How about this story… they were angry at what they saw as injustice. Life had become militarized, men in uniform excessive in enforcement. So they covered their faces, these protesters, these thugs, and in the dead of night, they rioted, destroying property. Shameful, you might say. Surely they could find a better way to express their outrage.
It was December of 1773 and we call that riot the Boston Tea Party.
How can we condemn those who resist oppression when we claim a heritage that starts with rebellion against an unjust system in Egypt, that triumphs when a man unjustly executed by the state rises from the dead?
We are marked with protest, it is in the name of our movement, Protestant. Our nation was formed in protest and yet wrote oppression into our constitution, declaring African-Americans to be 3/5ths of a person.
And then, five innocent officers lost in Dallas. My brother-in-law, soon to once again be on the streets of Rochester, New York, has attended far too many funerals in his dress uniform.
My heart hurts. I do not know what to do. Like most of my United Church of Christ colleagues, I am more than willing to declare that Black Lives Matter, for the fact is that they have not mattered for most of American history. Yet some of the officers involved in situations of excessive force and abusive behavior are themselves members of minority groups, including officers involved in the fatal “rough ride” murder of Freddie Gray.
And our militarized police state does not exclusively claim the lives of African-American men, for the mentally ill and mentally disabled have also been victims, in fact, make up half of those killed in police shootings. Parents of an autistic young adult have as much to fear as parents of African-American boys.
We may find fault with the polemic documentarian Micheal Moore, but I think he was correct fourteen years ago when he argued in “Bowling for Columbine” that the 24-hour news cycle was contributing to the escalation of violence, feeding our anxiety and contributing the arming and militarization of our culture.

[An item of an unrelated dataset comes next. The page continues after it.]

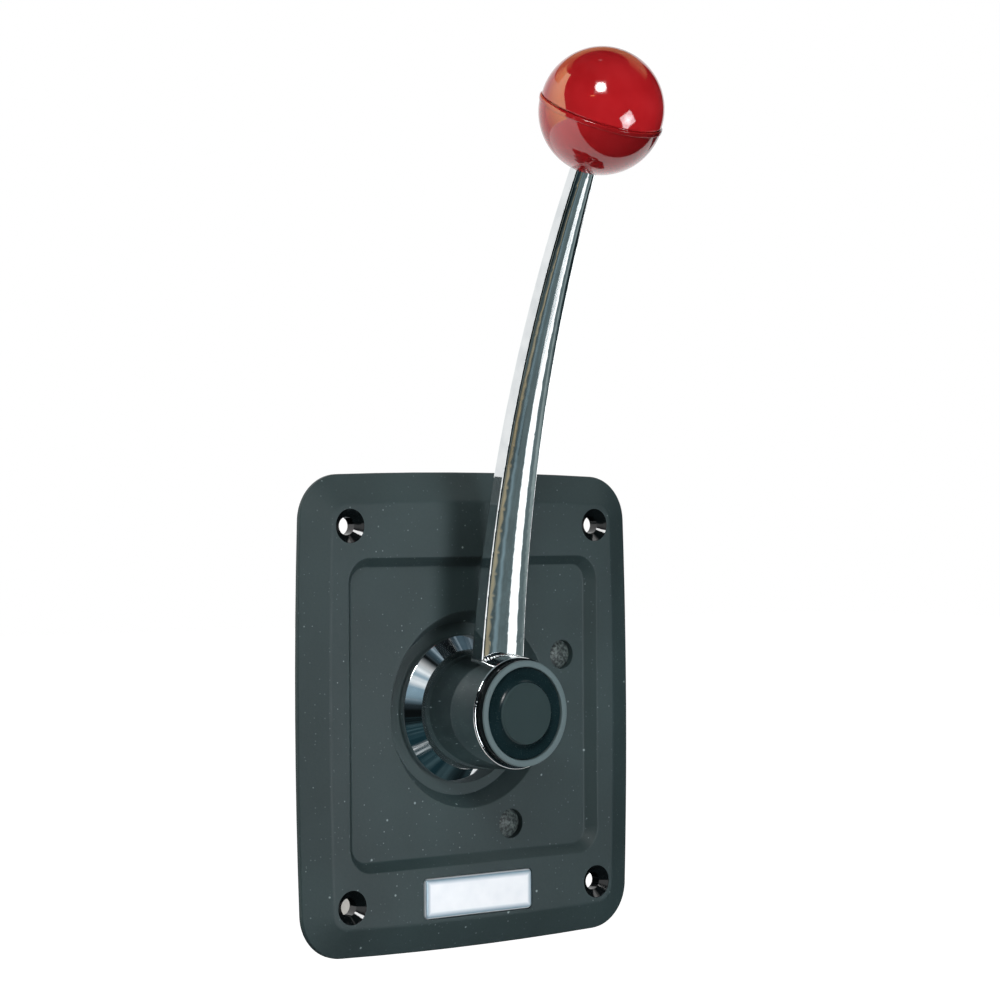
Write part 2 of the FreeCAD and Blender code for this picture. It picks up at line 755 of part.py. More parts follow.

Yet Jesus lies dead on the floor of the Bataclan in Paris, in the bathroom at the Pulse nightclub.
He was shot and killed at Sandy Hook, shot in his car in Falcom Heights, Minnesota.

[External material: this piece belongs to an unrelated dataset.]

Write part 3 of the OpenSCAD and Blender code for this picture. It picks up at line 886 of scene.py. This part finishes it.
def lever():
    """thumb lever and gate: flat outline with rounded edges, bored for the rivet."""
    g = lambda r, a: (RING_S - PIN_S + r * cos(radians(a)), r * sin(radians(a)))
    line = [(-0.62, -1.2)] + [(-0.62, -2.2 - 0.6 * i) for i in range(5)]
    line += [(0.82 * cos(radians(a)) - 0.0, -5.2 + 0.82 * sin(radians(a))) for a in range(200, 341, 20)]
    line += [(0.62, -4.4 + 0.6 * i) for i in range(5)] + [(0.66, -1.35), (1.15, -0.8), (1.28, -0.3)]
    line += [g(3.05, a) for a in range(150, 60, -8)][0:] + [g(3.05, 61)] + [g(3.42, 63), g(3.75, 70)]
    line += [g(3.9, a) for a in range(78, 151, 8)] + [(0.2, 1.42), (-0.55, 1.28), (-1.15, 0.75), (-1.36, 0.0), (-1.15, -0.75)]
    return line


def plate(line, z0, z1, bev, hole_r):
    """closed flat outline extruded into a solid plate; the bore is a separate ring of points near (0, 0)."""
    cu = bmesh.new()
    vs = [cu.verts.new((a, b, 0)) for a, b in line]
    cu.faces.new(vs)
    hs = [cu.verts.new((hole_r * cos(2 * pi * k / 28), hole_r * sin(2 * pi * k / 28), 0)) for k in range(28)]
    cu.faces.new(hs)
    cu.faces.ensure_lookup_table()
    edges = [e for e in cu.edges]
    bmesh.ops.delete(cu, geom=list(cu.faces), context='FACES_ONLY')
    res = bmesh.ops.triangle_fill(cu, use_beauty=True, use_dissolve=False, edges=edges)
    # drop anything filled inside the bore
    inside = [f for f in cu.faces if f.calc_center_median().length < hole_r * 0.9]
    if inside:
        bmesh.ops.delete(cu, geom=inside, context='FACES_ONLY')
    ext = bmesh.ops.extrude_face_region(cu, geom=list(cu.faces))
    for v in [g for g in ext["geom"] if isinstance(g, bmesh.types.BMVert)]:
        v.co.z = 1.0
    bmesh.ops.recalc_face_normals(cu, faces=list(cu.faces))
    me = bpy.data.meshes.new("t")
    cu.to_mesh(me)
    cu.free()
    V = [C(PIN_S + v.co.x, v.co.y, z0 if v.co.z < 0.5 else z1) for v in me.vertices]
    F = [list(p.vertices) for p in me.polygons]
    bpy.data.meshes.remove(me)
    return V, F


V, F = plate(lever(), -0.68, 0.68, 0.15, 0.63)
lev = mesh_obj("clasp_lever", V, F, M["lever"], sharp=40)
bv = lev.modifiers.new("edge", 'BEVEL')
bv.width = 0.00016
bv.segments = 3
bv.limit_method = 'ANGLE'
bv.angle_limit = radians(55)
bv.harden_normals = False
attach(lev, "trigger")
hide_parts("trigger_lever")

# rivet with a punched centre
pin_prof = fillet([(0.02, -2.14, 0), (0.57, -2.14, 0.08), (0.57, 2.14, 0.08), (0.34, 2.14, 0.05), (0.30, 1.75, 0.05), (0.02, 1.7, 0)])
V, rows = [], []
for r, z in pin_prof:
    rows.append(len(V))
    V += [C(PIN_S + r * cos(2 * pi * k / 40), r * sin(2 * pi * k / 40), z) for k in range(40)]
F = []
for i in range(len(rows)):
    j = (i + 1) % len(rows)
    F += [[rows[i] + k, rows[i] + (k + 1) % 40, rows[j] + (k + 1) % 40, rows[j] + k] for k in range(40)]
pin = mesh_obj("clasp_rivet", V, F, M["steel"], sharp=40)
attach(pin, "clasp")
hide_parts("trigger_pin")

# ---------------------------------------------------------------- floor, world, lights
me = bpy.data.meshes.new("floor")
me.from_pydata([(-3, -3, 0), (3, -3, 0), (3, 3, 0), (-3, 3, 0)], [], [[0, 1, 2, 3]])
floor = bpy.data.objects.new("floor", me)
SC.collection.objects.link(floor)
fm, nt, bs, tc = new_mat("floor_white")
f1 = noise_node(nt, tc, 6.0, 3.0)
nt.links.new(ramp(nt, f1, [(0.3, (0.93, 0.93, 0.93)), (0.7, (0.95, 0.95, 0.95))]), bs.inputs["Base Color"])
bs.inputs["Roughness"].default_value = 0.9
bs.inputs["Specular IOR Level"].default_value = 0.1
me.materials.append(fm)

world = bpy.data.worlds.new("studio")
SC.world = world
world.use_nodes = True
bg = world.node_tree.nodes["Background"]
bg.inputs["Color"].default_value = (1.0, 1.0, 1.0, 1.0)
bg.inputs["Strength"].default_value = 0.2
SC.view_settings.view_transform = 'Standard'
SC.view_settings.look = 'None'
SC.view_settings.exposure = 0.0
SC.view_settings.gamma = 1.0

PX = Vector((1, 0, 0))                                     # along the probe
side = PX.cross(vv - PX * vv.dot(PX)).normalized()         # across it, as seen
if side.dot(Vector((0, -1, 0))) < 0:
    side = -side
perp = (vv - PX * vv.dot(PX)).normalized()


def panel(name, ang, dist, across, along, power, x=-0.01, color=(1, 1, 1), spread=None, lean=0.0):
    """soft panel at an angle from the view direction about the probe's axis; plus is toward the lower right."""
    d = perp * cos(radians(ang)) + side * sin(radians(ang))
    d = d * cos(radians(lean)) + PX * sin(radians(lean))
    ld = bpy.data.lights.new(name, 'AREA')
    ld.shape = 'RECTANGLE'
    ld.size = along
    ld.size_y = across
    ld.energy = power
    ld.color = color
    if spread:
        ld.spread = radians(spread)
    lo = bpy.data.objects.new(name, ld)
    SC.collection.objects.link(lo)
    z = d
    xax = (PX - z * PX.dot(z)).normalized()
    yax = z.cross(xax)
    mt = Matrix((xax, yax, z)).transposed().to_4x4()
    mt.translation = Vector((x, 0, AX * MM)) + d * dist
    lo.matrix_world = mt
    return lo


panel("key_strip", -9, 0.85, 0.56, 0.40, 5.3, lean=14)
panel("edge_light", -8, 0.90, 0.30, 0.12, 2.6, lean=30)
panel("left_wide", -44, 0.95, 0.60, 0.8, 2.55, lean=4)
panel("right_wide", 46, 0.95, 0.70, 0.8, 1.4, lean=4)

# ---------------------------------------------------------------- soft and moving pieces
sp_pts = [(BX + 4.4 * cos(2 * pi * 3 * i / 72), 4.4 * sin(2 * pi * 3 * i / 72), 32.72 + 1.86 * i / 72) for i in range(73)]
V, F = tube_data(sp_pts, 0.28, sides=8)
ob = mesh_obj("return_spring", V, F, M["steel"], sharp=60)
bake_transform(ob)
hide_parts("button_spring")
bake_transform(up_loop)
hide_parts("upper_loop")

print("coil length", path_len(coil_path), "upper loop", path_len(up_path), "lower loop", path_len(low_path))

We see the aftermath on a Facebook live feed, a young boy holding a sign for the kind man who worked in his school cafeteria.
How can our hearts not shatter, not be torn in two as a mother cries in the streets of Orlando, for she cannot find her son, and he is not answering text messages.

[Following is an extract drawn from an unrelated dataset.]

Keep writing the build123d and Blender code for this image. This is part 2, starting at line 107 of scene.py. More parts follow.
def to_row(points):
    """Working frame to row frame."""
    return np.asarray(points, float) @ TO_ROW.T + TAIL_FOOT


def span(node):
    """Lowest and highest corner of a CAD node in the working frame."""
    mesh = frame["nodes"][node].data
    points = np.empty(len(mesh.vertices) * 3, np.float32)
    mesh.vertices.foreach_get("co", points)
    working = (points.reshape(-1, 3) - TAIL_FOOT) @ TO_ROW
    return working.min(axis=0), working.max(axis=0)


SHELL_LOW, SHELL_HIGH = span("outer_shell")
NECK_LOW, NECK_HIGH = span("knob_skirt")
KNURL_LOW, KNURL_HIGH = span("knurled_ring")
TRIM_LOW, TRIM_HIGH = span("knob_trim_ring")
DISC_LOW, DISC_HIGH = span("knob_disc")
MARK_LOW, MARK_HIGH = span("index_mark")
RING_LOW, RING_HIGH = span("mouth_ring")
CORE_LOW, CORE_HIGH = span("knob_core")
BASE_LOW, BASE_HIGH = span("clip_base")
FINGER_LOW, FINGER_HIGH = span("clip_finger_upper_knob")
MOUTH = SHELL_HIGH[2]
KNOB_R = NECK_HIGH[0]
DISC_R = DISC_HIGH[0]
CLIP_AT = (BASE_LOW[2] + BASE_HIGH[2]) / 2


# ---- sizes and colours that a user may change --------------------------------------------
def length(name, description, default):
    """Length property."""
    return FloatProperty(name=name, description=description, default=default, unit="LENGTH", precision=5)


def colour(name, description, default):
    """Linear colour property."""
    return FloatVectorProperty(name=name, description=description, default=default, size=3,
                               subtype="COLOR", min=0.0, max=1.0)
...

Friends and family have told me that I will be safer in Blue Hill, that it seems an unlikely target for a terrorist attack, but I cannot celebrate, for my faith tells me that Jesus is with the oppressed, that Jesus is with the victim, that Jesus is standing on the promenade in Nice, celebrating Bastille Day.
Fear is not the answer, for Jesus says “be not afraid.” And in truth, fear is the original sin, fuels violence and division.
It is a difficult path, the razor’s edge between too much exposure and isolation. And we cannot choose isolation, for that is the wide road to Dachau and Srebrenica. We must remain engaged but must remain sane. Maybe a little less television news, maybe I turn off the breaking news alerts that make my smart phone buzz and leave me feeling sad and powerless. What is the right balance?
And there is Jesus. He has crossed the border. He is an immigrant. He is the victim of state violence, surely he must have done something to deserve it they say. If he had only listened and did what the authorities told him to do… He is not like us.
God wanders in from the desert, found in the stranger, the one who is hungry, bloody in the ditch. That is where we meet God, our God, God who is both Savior and scapegoat, victim and victor, a challenge and a blessing.
I can pray and I do. I can vote and I will. I can protest in the honored tradition of our faith and of our nation. But first I must love God where I find her, where I encounter him, here, on the street, in Tradewinds, the bag boy, the cop, with skin of every color. First, I must love God.
May we see God, for God is with us. Amen.